• _STORED DATA_:
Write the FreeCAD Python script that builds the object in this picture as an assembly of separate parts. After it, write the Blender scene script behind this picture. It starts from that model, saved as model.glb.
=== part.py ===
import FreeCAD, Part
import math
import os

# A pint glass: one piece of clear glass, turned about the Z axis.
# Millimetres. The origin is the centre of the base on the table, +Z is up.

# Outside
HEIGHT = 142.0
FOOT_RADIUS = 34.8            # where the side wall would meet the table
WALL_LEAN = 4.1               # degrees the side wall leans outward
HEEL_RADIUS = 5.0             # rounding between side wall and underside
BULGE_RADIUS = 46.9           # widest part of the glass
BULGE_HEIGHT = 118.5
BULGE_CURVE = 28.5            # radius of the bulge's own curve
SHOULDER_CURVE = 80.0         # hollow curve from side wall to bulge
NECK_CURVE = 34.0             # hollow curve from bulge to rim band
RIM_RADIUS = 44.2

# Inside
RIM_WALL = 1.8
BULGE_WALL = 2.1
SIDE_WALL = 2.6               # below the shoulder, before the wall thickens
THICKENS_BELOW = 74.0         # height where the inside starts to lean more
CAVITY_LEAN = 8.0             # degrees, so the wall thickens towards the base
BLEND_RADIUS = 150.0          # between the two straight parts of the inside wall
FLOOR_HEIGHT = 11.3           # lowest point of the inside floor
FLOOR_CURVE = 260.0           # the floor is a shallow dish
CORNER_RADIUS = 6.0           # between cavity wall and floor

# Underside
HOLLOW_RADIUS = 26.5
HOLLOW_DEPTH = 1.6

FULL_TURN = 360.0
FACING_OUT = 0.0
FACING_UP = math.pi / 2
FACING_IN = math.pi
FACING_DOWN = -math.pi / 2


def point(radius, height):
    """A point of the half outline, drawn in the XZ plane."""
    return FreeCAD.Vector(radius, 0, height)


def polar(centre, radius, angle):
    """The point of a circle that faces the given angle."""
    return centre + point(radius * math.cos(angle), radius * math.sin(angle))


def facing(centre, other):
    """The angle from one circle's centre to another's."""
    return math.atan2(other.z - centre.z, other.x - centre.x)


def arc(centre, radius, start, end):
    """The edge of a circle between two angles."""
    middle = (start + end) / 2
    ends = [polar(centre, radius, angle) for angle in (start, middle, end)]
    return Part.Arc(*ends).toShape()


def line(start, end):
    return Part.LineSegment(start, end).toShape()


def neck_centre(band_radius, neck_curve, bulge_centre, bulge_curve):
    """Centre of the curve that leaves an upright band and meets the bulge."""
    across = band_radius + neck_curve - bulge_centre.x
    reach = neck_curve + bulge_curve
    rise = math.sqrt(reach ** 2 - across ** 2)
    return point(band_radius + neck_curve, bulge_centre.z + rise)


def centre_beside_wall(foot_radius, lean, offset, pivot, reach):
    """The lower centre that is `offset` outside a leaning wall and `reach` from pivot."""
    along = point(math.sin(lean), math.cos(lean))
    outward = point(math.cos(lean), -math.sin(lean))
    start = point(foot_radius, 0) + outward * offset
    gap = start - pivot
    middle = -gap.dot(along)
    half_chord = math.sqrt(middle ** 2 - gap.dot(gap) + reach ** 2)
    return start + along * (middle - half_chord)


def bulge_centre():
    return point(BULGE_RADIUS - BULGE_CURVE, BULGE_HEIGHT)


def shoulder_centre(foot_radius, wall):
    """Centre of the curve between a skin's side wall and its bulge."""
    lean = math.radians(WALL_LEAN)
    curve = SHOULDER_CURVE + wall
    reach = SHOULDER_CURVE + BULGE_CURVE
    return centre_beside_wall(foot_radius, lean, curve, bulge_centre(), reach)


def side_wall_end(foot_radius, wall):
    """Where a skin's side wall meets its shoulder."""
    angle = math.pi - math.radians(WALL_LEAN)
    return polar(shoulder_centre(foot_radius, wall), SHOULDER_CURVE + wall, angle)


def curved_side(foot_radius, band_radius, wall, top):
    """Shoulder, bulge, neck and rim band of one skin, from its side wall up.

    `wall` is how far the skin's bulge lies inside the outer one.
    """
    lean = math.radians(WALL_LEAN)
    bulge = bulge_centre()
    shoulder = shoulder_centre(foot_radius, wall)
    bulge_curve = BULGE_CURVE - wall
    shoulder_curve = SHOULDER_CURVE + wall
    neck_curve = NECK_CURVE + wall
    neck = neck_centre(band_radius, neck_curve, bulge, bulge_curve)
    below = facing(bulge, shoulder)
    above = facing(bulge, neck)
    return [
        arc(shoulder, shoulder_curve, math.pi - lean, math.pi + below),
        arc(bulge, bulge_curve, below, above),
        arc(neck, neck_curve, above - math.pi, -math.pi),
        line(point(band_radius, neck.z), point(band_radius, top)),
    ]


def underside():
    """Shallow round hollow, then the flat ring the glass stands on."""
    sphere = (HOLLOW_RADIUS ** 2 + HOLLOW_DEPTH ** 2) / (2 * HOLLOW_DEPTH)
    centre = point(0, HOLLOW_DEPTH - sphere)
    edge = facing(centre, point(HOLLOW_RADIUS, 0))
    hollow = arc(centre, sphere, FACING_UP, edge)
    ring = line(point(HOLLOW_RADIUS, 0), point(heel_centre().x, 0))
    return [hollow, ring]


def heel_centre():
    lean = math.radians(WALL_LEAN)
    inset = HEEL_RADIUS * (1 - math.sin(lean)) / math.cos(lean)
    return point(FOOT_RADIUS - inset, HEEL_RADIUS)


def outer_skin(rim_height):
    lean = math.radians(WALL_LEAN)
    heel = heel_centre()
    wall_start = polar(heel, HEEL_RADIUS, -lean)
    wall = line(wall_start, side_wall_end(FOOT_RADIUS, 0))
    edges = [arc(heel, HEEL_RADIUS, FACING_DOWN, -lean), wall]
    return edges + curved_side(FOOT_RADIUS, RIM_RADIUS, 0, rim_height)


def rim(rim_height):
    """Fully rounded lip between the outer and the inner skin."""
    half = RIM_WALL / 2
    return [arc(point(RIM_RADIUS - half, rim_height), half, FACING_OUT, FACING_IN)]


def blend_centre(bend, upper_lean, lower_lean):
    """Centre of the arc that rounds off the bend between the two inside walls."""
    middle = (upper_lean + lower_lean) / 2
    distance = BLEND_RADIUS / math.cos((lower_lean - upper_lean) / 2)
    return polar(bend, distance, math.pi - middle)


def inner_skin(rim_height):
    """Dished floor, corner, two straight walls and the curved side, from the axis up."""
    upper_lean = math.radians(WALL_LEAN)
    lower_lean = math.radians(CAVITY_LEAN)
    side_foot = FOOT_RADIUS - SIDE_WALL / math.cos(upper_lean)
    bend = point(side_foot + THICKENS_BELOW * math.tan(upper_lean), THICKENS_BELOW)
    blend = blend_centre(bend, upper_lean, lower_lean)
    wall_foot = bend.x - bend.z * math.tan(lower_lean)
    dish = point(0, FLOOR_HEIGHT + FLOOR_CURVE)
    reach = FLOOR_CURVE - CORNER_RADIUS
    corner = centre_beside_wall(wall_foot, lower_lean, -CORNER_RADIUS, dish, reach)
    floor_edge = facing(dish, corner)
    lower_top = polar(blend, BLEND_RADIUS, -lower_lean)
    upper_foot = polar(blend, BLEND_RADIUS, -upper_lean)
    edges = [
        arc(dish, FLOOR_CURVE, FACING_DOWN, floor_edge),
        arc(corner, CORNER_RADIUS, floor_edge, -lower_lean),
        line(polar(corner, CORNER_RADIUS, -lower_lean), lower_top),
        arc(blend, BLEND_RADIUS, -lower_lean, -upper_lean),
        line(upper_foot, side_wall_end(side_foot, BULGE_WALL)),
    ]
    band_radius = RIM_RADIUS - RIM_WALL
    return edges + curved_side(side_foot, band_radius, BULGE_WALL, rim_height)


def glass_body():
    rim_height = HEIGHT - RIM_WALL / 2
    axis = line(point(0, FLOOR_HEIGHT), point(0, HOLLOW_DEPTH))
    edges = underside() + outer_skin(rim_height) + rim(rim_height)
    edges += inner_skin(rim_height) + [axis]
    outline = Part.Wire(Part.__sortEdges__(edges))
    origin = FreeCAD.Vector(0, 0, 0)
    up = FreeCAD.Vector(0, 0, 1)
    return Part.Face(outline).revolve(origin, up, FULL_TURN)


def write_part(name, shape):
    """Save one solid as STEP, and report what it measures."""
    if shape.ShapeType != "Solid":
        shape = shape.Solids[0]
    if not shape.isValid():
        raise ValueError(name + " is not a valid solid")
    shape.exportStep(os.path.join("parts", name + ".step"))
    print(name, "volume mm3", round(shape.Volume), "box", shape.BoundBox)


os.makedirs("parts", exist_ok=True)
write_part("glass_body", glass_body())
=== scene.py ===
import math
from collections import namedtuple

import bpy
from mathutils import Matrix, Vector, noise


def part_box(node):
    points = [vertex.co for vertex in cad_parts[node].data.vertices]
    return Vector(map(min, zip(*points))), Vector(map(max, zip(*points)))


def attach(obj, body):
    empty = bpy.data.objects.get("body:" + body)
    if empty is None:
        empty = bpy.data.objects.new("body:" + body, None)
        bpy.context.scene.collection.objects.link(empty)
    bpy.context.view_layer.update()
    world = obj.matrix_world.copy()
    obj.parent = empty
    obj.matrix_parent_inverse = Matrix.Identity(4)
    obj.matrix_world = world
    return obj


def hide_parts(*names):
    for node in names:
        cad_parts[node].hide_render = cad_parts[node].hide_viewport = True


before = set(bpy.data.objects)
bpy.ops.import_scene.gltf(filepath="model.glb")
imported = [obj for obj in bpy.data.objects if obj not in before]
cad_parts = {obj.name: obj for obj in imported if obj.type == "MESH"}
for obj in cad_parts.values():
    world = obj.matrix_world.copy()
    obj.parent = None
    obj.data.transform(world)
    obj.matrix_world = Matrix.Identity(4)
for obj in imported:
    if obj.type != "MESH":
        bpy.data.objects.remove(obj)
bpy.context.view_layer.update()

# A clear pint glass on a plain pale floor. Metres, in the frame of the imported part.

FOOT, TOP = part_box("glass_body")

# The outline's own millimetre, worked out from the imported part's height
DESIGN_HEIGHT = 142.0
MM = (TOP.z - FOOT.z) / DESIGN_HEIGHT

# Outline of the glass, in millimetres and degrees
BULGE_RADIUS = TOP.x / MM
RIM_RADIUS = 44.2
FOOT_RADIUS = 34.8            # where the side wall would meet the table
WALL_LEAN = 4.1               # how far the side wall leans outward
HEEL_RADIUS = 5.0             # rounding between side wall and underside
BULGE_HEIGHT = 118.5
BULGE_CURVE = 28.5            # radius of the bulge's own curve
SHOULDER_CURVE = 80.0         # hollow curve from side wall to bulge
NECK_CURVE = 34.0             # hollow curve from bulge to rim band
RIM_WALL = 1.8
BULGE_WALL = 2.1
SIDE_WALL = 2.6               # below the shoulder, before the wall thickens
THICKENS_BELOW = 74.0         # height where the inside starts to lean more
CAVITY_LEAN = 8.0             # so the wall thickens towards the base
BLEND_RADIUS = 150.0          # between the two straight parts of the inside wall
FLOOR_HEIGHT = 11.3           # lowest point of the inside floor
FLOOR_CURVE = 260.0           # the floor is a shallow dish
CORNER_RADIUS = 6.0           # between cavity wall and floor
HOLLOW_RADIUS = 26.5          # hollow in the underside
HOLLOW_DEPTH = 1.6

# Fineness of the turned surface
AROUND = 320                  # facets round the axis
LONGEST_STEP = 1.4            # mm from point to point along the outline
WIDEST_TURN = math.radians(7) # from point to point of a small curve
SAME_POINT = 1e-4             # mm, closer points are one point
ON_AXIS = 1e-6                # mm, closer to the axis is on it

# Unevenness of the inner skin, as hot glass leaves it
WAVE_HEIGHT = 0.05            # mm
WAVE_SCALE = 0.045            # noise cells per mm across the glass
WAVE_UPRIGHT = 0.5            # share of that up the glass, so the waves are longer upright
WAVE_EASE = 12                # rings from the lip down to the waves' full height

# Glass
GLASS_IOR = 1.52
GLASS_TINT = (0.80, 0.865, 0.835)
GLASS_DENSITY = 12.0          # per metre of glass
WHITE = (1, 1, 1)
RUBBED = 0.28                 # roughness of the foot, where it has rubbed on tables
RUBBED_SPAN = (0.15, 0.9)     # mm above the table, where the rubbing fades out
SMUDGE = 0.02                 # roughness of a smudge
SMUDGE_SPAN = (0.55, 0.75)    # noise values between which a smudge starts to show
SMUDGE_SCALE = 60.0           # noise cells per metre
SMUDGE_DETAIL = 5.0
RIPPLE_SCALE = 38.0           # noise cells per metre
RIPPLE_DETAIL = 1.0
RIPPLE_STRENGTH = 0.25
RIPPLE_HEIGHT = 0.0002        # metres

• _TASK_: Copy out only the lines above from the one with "bpy.context.scene.collection.objects.link(empty)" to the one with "in imported if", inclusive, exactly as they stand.

• _FINISHED TASK_:
        bpy.context.scene.collection.objects.link(empty)
    bpy.context.view_layer.update()
    world = obj.matrix_world.copy()
    obj.parent = empty
    obj.matrix_parent_inverse = Matrix.Identity(4)
    obj.matrix_world = world
    return obj


def hide_parts(*names):
    for node in names:
        cad_parts[node].hide_render = cad_parts[node].hide_viewport = True


before = set(bpy.data.objects)
bpy.ops.import_scene.gltf(filepath="model.glb")
imported = [obj for obj in bpy.data.objects if obj not in before]
cad_parts = {obj.name: obj for obj in imported if obj.type == "MESH"}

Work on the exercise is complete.